If the exposé had gone public, Nixon might have been defeated and spent the next 20 years in prison—instead of winning re-election with the third largest electoral landslide in U.S. history
By Michael Steven Smith
Numerous American presidents have illegally co-opted public agencies and their staffs to carry out personal and often nefarious activities on their behalf. None of them was ever punished for doing so. Except (so far) Richard Nixon.
Nixon got his comeuppance when he sent his plumbers into the Watergate complex to steal documents that linked him to illegal Greek campaign contributions before they could derail his political career.
After months of stunning revelations in the media led by Woodward and Bernstein, Nixon was exposed and forced to resign. But Woodward and Bernstein, with all their research on the subject, never discovered the real reason Nixon engineered the Watergate burglary.
That is just one of the fascinating hidden stories told for the first time in a new “thriller” biography, The Greek Connection: The Life of Elias Demetracopoulos and the Untold Story of Watergate, by James H. Barron.
Barron describes Demetracopoulos as “a journalist, information broker, lobbyist, trusted advisor, suspected foreign agent, impassioned democracy and free speech advocate—a man with friends and sources spanning the political spectrum.”
Demetracopoulos (who died in 2016 at age 87) was a teenage Greek freedom fighter who survived torture and a Nazi death sentence during WWII, then emigrated to America to live a colorful and sometimes dangerous life as an investigative reporter who hobnobbed with the Washington, D.C., power elite in the evening, then skewered them like Athenian shish kabob in the morning edition.
He encouraged government officials who were shocked and disgusted by the corruption of their powerful bosses to blow the whistle on their crimes, which otherwise would remain hidden. One might almost call him Julian Assange avant la lettre.
But the price he had to pay was being targeted for destruction by Richard Nixon, who used the State Department, IRS, and CIA to harass his friends, smear his character, fabricate false evidence against him, and undermine his financial stability.
Yet for all its breathless excitement, the book by attorney and investigative reporter James H. Barron, is exhaustively researched and beautifully written.
As a teenager Elias was involved in the anti-fascist resistance in Athens during World War II.
At age 12 he joined a clandestine group and helped gather intelligence, facilitate propaganda, organize escape networks for allied operatives and prisoners of war, and engage in small acts of sabotage.

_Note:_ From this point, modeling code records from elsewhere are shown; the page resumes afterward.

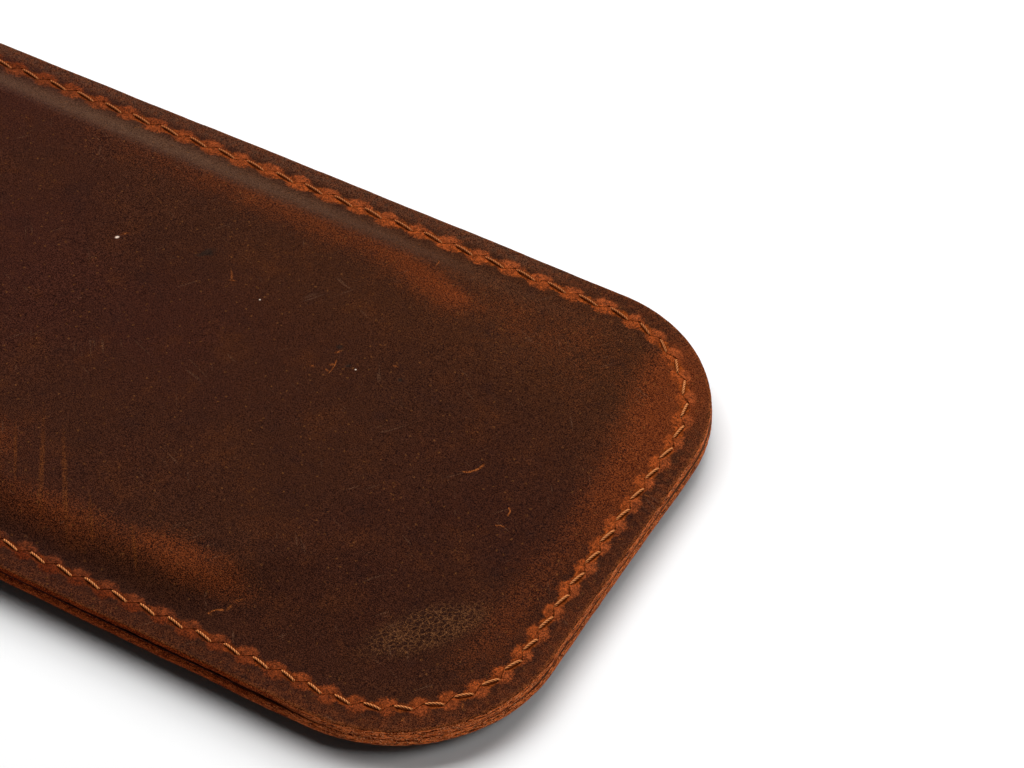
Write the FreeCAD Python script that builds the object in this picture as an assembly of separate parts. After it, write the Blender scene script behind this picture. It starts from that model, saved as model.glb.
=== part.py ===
"""A slip-in leather sleeve case: two leather panels, cemented and saddle-stitched round three sides.

Frame: +X points at the rounded closed end, -X at the open mouth, +Z up.
The origin is the middle of the footprint, on the table. Lengths are in millimetres.
"""
import FreeCAD, Part
import math
import os

from FreeCAD import Vector

os.makedirs("parts", exist_ok=True)

# ---- the whole case
LENGTH = 170.0
WIDTH = 80.0
CORNER_RADIUS = 21.5          # the two corners of the closed end
MOUTH_CORNER_RADIUS = 2.0     # the two corners beside the mouth, just taken off

# ---- the leather and the seam
LEATHER = 1.5                 # thickness of each panel
GLUE_FILM = 0.15              # dried contact cement between the panels
GLUE_WIDTH = 4.8              # how far the cement reaches in from the outline
GLUE_SETBACK = 0.15           # the cement stops just short of the cut edge

# ---- how the panels bow apart around the pocket
LOWER_BOW = 2.3               # height of the seam's underside over the table
UPPER_BOW = 2.5               # rise of the upper panel above the seam
RUBBED_FLAT = 0.05            # the lower panel's belly is worn flat by this much
BOW_START = 4.4               # distance in from the long edges where a panel leaves the seam
BOW_SIDE = 6.4                # width of the slope up to the level middle, where things in the pocket press
RELAXED_SIDE = 20.0           # width of that slope near the closed end, where nothing presses the leather
RELAX_FROM = 38.0             # place along the case where the slope starts to widen
RELAX_LENGTH = 18.0           # length over which it widens
BOW_END_START = 7.0           # the same distance at the closed end
BOW_END = 31.0                # length of the gentle slope at the closed end

# ---- the stitching, followed from the far side of the mouth round to the near side
STITCH_MARGIN = 3.4
THREAD = 0.45                 # thread diameter
THREAD_BEND = 0.34            # radius of the thread's bends, at its centre line
THREAD_GAP = 0.03             # clearance between thread and leather
SLIT_SLANT = math.radians(35)
SLIT_REACH = 0.75             # from a slit's middle to each of the two thread passes in it
SLIT_WIDTH = 0.6
BEAD_RADIUS = 0.42            # melted thread end
FIRST_HOLE_FROM_CORNER = 142.0
STITCH_RUNS = (               # the awl work is by eye, so its pitch changes from run to run
    (30, 4.85),               # far side
    (15, 3.97),               # far corner and closed end
    (10, 3.77),               # near corner
    (33, 4.14),               # near side
)

# ---- heights that follow from the above
SEAM_BOTTOM = LOWER_BOW
GLUE_BOTTOM = SEAM_BOTTOM + LEATHER
GLUE_TOP = GLUE_BOTTOM + GLUE_FILM
SEAM_TOP = GLUE_TOP + LEATHER
CLOSED_END = LENGTH / 2
SIDE = WIDTH / 2

# ---- control net of the bowed surfaces
NET_OVERHANG = 5.0            # the net runs past the outline, which then trims it
NET_CELLS_X = 60
NET_CELLS_Y = 60
DEGREE = 3


def ease(t):
    """Smooth step from 0 to 1."""
    t = min(max(t, 0.0), 1.0)
    return t * t * (3 - 2 * t)


def bow(x, y):
    """How fully a panel has left the seam plane at a point: 0 in the seam, 1 in the level middle."""
    width = BOW_SIDE + (RELAXED_SIDE - BOW_SIDE) * ease((x - RELAX_FROM) / RELAX_LENGTH)
    side = ease((SIDE - BOW_START - abs(y)) / width)
    end = ease((CLOSED_END - BOW_END_START - x) / BOW_END)
    return side * end


def net_knots(cells):
    """Knot values and multiplicities of a clamped, even net."""
    knots = [float(k) for k in range(cells + 1)]
    mults = [DEGREE + 1] + [1] * (cells - 1) + [DEGREE + 1]
    return knots, mults


def net_stations(cells, half_span):
    """Where the poles sit along one side of the net, so that a level net gives a level surface."""
    knots, mults = net_knots(cells)
    repeated = [k for k, m in zip(knots, mults) for _ in range(m)]
    poles = len(repeated) - DEGREE - 1
    means = [sum(repeated[i + 1:i + 1 + DEGREE]) / DEGREE for i in range(poles)]
    return [half_span * (2 * m / cells - 1) for m in means]


def bowed_face(base_height, rise):
    """Smooth face that lies at base_height in the seam and at base_height + rise in the middle."""
    xs = net_stations(NET_CELLS_X, CLOSED_END + NET_OVERHANG)
    ys = net_stations(NET_CELLS_Y, SIDE + NET_OVERHANG)
    poles = [[Vector(x, y, base_height + rise * bow(x, y)) for y in ys] for x in xs]
    x_knots, x_mults = net_knots(NET_CELLS_X)
    y_knots, y_mults = net_knots(NET_CELLS_Y)
    surface = Part.BSplineSurface()
    surface.buildFromPolesMultsKnots(
        poles, x_mults, y_mults, x_knots, y_knots, False, False, DEGREE, DEGREE)
    return surface.toShape()


def outline_wire(inset, height):
    """The case's outline moved in by inset: rounded at the closed end, square at the mouth."""
    near, far = -SIDE + inset, SIDE - inset
    mouth, closed = -CLOSED_END + inset, CLOSED_END - inset
    r_closed = CORNER_RADIUS - inset
    r_mouth = max(MOUTH_CORNER_RADIUS - inset, 0.5)

    def corner(cx, cy, radius, start):
        angles = (start, start + 45, start + 90)
        points = [Vector(cx + radius * math.cos(math.radians(a)),
                         cy + radius * math.sin(math.radians(a)), height) for a in angles]
        return Part.Arc(*points).toShape()

    arcs = [
        corner(closed - r_closed, near + r_closed, r_closed, -90),
        corner(closed - r_closed, far - r_closed, r_closed, 0),
        corner(mouth + r_mouth, far - r_mouth, r_mouth, 90),
        corner(mouth + r_mouth, near + r_mouth, r_mouth, 180),
    ]
    edges = []
    for here, after in zip(arcs, arcs[1:] + arcs[:1]):
        edges.append(here)
        edges.append(Part.makeLine(here.lastVertex().Point, after.firstVertex().Point))
    return Part.Wire(edges)


# ---- stitch line

def stitch_point(s):
    """Point and direction of the stitch line, s past the start of the far corner."""
    radius = CORNER_RADIUS - STITCH_MARGIN
    arc = radius * math.pi / 2
    across = WIDTH - 2 * CORNER_RADIUS
    turn_x = CLOSED_END - CORNER_RADIUS
    turn_y = SIDE - CORNER_RADIUS
    if s < 0:
        return Vector(turn_x + s, turn_y + radius, 0), 0.0
    if s < arc:
        a = s / radius
        return Vector(turn_x + radius * math.sin(a), turn_y + radius * math.cos(a), 0), -a
    if s < arc + across:
        return Vector(turn_x + radius, turn_y - (s - arc), 0), -math.pi / 2
    if s < 2 * arc + across:
        a = (s - arc - across) / radius
        return (Vector(turn_x + radius * math.cos(a), -turn_y - radius * math.sin(a), 0),
                -math.pi / 2 - a)
    return Vector(turn_x - (s - 2 * arc - across), -turn_y - radius, 0), -math.pi


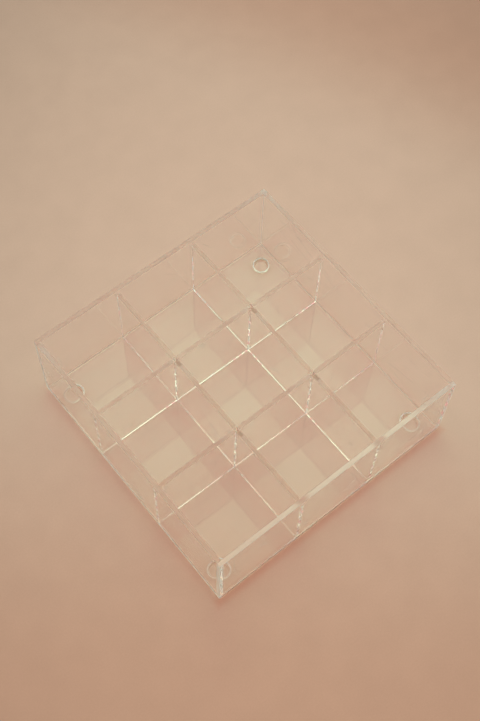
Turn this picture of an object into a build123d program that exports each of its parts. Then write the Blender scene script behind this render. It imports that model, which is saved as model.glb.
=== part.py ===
from build123d import *
import os

# Clear acrylic tray with a grid of open compartments, made from cemented flat sheet.
# Millimetres. +Z is up, +X runs along the front wall and +Y runs from the front wall to the back wall.
# The origin is the middle of the tray's footprint, on the surface that its feet stand on.

# Outer size of the sheet tray
tray_width = 180.0
tray_depth = 180.0
wall_height = 60.0

# Sheet thicknesses
wall_thickness = 3.0
base_thickness = 3.0
divider_thickness = 2.5

# Compartment grid
columns = 3
rows = 3
divider_drop = 5.0

# Clearances: the cement film in a joint, and the play of one divider in the slot of another
cement_film = 0.05
slot_side_clearance = 0.10
slot_end_clearance = 0.20

# Eased edges of the cut sheet: walls and base plate, and the tops of the dividers
edge_ease = 0.30
divider_ease = 0.20

# Bumper feet, stuck under the base plate
foot_diameter = 11.5
foot_height = 3.0
foot_edge_radius = 2.2
foot_inset_x = 12.3
foot_inset_y = 15.4
foot_adhesive = 0.05

# Levels above the resting surface
base_bottom = foot_height + foot_adhesive
floor_level = base_bottom + base_thickness
sheet_bottom = floor_level + cement_film
wall_top = floor_level + wall_height
divider_top = wall_top - divider_drop
divider_height = divider_top - sheet_bottom
lap_level = sheet_bottom + divider_height / 2

# Room between the walls
inner_width = tray_width - 2 * wall_thickness
inner_depth = tray_depth - 2 * wall_thickness


def block(x0, x1, y0, y1, z0, z1):
    """Box between two corners."""
    size = (x1 - x0, y1 - y0, z1 - z0)
    return Pos((x0 + x1) / 2, (y0 + y1) / 2, (z0 + z1) / 2) * Box(*size)


def edges_at(solid, axis, place, tolerance=1e-4):
    """Edges of a solid whose middle lies at one place along an axis."""
    return [e for e in solid.edges() if abs(getattr(e @ 0.5, axis) - place) < tolerance]


def grid_lines(span, cells):
    """Centre lines of the dividers that share a span evenly between cells."""
    cell = (span - (cells - 1) * divider_thickness) / cells
    return [-span / 2 + i * (cell + divider_thickness) - divider_thickness / 2 for i in range(1, cells)]


column_lines = grid_lines(inner_width, columns)
row_lines = grid_lines(inner_depth, rows)


def base_plate():
    """Floor sheet under the walls, with its lower edges and its corners eased."""
    plate = block(-tray_width / 2, tray_width / 2, -tray_depth / 2, tray_depth / 2, base_bottom, floor_level)
    corners = plate.edges().filter_by(Axis.Z)
    plate = chamfer(corners, edge_ease)
    return chamfer(edges_at(plate, "Z", base_bottom), edge_ease)


def full_width_wall(side):
    """Front wall (side -1) or back wall (side +1), over the whole width of the tray."""
    outer = side * tray_depth / 2
    inner = side * (tray_depth / 2 - wall_thickness)
    wall = block(-tray_width / 2, tray_width / 2, min(outer, inner), max(outer, inner), sheet_bottom, wall_top)
    corners = [e for e in wall.edges().filter_by(Axis.Z) if abs((e @ 0.5).Y - outer) < edge_ease / 2]
    wall = chamfer(corners, edge_ease)
    return chamfer(edges_at(wall, "Z", wall_top), edge_ease)


def between_wall(side):
    """Left wall (side -1) or right wall (side +1), cemented between the front and back walls."""
    outer = side * tray_width / 2
    inner = side * (tray_width / 2 - wall_thickness)
    reach = inner_depth / 2 - cement_film
    wall = block(min(outer, inner), max(outer, inner), -reach, reach, sheet_bottom, wall_top)
    top = [e for e in edges_at(wall, "Z", wall_top) if abs((e @ 0.5).Y) < reach / 2]
    return chamfer(top, edge_ease)


def slot(x, y, z0, z1, along_x):
    """Cutter for the slot that a crossing divider sits in."""
    half = divider_thickness / 2 + slot_side_clearance
    through = divider_thickness
    if along_x:
        return block(x - through, x + through, y - half, y + half, z0, z1)
    return block(x - half, x + half, y - through, y + through, z0, z1)


def divider_sheet(x0, x1, y0, y1):
    """Blank for a divider, with the two long edges of its top eased."""
    blank = block(x0, x1, y0, y1, sheet_bottom, divider_top)
    top = [e for e in edges_at(blank, "Z", divider_top) if e.length > divider_thickness * 2]
    return chamfer(top, divider_ease)


def column_divider(x):
    """Divider that runs front to back, slotted from its top edge for each row divider."""
    reach = inner_depth / 2 - cement_film
    half = divider_thickness / 2
    sheet = divider_sheet(x - half, x + half, -reach, reach)
    for y in row_lines:
        sheet -= slot(x, y, lap_level - slot_end_clearance / 2, divider_top + edge_ease, along_x=True)
    return sheet.solid()


def row_divider(y):
    """Divider that runs left to right, slotted from its bottom edge for each column divider."""
    reach = inner_width / 2 - cement_film
    half = divider_thickness / 2
    sheet = divider_sheet(-reach, reach, y - half, y + half)
    for x in column_lines:
        sheet -= slot(x, y, sheet_bottom - edge_ease, lap_level + slot_end_clearance / 2, along_x=False)
    return sheet.solid()


def foot(x, y):
    """Clear bumper with a flat face on top for its adhesive and a rounded lower edge."""
    disc = Pos(x, y, foot_height / 2) * Cylinder(foot_diameter / 2, foot_height)
    return fillet(edges_at(disc, "Z", 0), foot_edge_radius)


parts = {
    "base_plate": base_plate(),
    "front_wall": full_width_wall(-1),
    "back_wall": full_width_wall(1),
    "left_wall": between_wall(-1),
    "right_wall": between_wall(1),
}
for number, x in enumerate(column_lines, 1):
    parts[f"column_divider_{number}"] = column_divider(x)
for number, y in enumerate(row_lines, 1):
    parts[f"row_divider_{number}"] = row_divider(y)
for end, sy in (("front", -1), ("back", 1)):
    for hand, sx in (("left", -1), ("right", 1)):
        foot_x = sx * (tray_width / 2 - foot_inset_x)
        foot_y = sy * (tray_depth / 2 - foot_inset_y)
        parts[f"foot_{end}_{hand}"] = foot(foot_x, foot_y)

os.makedirs("parts", exist_ok=True)
for name, shape in parts.items():
    export_step(shape, f"parts/{name}.step")
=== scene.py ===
import math

import bpy
from mathutils import Matrix, Vector


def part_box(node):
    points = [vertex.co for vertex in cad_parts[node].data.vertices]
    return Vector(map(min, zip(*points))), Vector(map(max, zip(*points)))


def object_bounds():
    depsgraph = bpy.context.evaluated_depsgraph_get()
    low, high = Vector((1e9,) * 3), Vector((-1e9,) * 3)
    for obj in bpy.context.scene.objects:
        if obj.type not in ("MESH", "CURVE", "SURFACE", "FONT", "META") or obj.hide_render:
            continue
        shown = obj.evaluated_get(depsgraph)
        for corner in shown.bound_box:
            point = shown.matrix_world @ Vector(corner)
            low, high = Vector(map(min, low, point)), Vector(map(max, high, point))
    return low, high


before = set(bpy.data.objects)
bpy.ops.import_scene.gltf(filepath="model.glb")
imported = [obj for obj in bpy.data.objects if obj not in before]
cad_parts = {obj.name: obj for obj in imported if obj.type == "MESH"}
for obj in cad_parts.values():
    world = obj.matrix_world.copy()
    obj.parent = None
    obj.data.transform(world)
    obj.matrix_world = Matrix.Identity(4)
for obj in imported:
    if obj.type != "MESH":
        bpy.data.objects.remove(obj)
cad_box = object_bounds()

MM = 0.001

# Camera, fitted to the tray's edges in the photograph: its place in metres, the way it looks
# and the way that is level and to its right
CAMERA_PLACE = Vector((-0.2141, -0.2409, 0.69775))
CAMERA_LOOK = Vector((0.3003, 0.3429, -0.8901))
CAMERA_LEVEL = Vector((0.7769, -0.6293, 0.0197))
LENS_MM = 59.19
SENSOR_MM = 36.0
CLIP_START = 0.01

# Table top
TABLE_SIDE = 6.0
TABLE_GAP = 0.02 * MM
TABLE_COLOUR = (0.637, 0.448, 0.356)
PAINTED_WARM_LIGHT = (0.547, 0.322, 0.237)      # painted light: the board's colour where the room's warmer light takes over
TABLE_ROUGHNESS = 0.9
WARM_NEAR = (0.04, -0.20)               # painted warm light towards the camera, metres along the line of sight
WARM_CORNER = (0.22, 0.36)              # painted warm light, metres towards the far right
WARM_CORNER_WAY = (0.90, 0.44, 0.0)
WARM_CORNER_SHARE = 0.8
PAINTED_FALLOFF = 1.2                     # painted light falloff: share of the colour lost per square metre
PAINTED_SIDE_FALLOFF = 2.4                      # the same painted falloff to the left and right of the line below
BRIGHT_LINE = 0.02
TABLE_DARKEST = 0.55
GRAIN = ((900.0, 0.018), (45.0, 0.020)) # scale and depth of its fine grain and of its mottle
GRAIN_SPAN = (0.3, 0.7)                 # stretch of the noise that they use
SHADE_REACH = 5.6 * MM                  # painted shadow: the table is redder close to the tray's edge
SHADE_INSIDE = 5.0 * MM
SHADE_REST = 0.3                        # share of that at the other sides than the front
SHADE_TINT = (0.97, 0.83, 0.79)
NO_TINT = (1.0, 1.0, 1.0)

# Light: a room of even walls, dimmer on the camera's side, under a dim ceiling, and one
# bright cool patch that the sheets mirror
ROOM_COLOUR = (1.02, 1.31, 1.23)
ROOM_RADIANCE = (0.50, 1.15)
CEILING_COLOUR = (1.15, 0.56, 0.53)
CEILING_START = (50.0, 58.0)            # degrees of elevation
WINDOW_COLOUR = (0.58, 1.60, 0.98)
WINDOW_AZIMUTH = 41.0                   # from +Y towards +X
WINDOW_ELEVATION = 56.0
WINDOW_CORE = 3.0
WINDOW_REACH = 25.0

# Clear sheet
ACRYLIC_IOR = 1.49
ACRYLIC_TINT = (0.995, 0.995, 0.995)
ACRYLIC_PASSES = (0.62, 0.50, 0.38)     # what its mass lets through, over the depth below
SHEET_DENSITY = {                       # per metre; the walls differ only as painted shade on their rims, most on the back wall
    "base_plate": 8.0,
    "front_wall": 0.4,
    "left_wall": 0.6,
    "right_wall": 0.8,
    "back_wall": 2.2,
}
DIVIDER_DENSITY = 2.4
EDGE_DEPTH = 0.35 * MM
END_ROUGHNESS = 0.60                    # sawn ends of the front and back walls
BASE_ROUGHNESS = 0.30                   # sawn edges of the base plate
# painted shadow on the base plate's front edge, darker and redder
PAINTED_EDGE_SHADE = (0.60, 0.33, 0.30)
RIM_ROUGHNESS = {"front_wall": 0.50, "back_wall": 0.38, "left_wall": 0.38, "right_wall": 0.38}
DIVIDER_ROUGHNESS = 0.28
# painted shade on the tops of all sheets but the front wall
RIM_SHADE_TINT = (0.995, 0.92, 0.92)
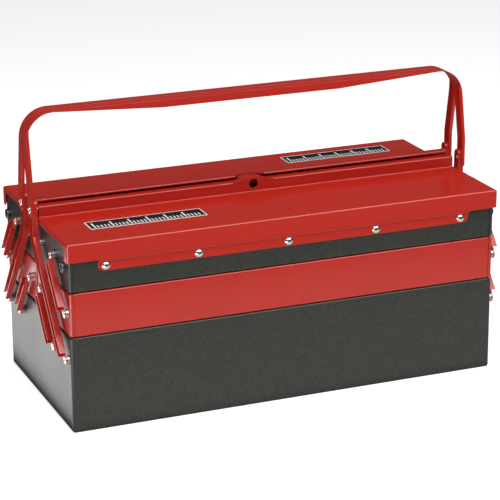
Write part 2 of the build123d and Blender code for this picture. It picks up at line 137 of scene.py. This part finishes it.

Barron writes that “he was quick witted and had a fierce work ethic and his fluency in English was equal to most others in the group.”
Elias was arrested and sentenced to death by the German fascists for the sabotages he had performed and for having kept weapons and a secret radio transmitter in his home.
He was imprisoned before his scheduled execution. Barron writes, “It is impossible to describe how the Greek patriot suffered. For two weeks, morning, noon, and evening, Elias underwent the most inhumane torture of the inquisition.
Yet, he did not utter a sound, did not even open his mouth. He groaned and bit his tongue, to cut it off if necessary. But until the last day when he was bound and taken to an auditorium for trial and sentenced to death Demetricopolous bore all torture bravely.”
To his torturer, a Greek collaborator with the Nazis, he said, “You can kill me, but you won’t get anything from me. One day you will pay for your crimes, traitor.” Then he spit in his face.
Because of the intervention of Archbishop Damaskinos, the spiritual leader of Athens and all of Greece, Elias’s life was spared as part of a Christmas goodwill package. He was but 15 years old.
He was transferred to an institution for the mentally ill and imprisoned there for nearly a year, finally being released in October 1944 when “the German occupiers, fearful of the advancing Red Army, withdrew from Athens and mainland Greece.”
After the war as a young man Elias wanted to be an investigative reporter, one who would be the first to uncover important stories. He got a job with Kathimerini, the conservative and most prestigious and influential newspaper in Greece. He was 21 years old. He became a top diplomatic reporter.
The fragile Greek democracy was overwhelmed by a military coup in 1967. The brutal junta was headed by Colonel Georgios Papadopoulos. Elias went into hiding for a month. He had no income and no job. The military saw the press as an extension of the government. The critical press then was, and is, in Donald Trump’s words, “an enemy of the people.“
Elias was a “zealous democrat who supported political freedom and human rights.” He believed there were four “essential elements of a functioning democracy: majority rule, with free and fair elections; respect for minority rights; independent judiciary; and a free press able to investigate and criticize the government. The new regime failed on all four accounts.”
Elias fled for his life seeking refuge in the U.S. Barron writes that he “thought the junta’s justification for intervention—allegedly to prevent an eminent communist takeover—deceitful, their overblown metaphor of Greek democracy as a sick patient needing medical intervention stupid, and their claim to be trustees of morality and Christianity fraudulent.”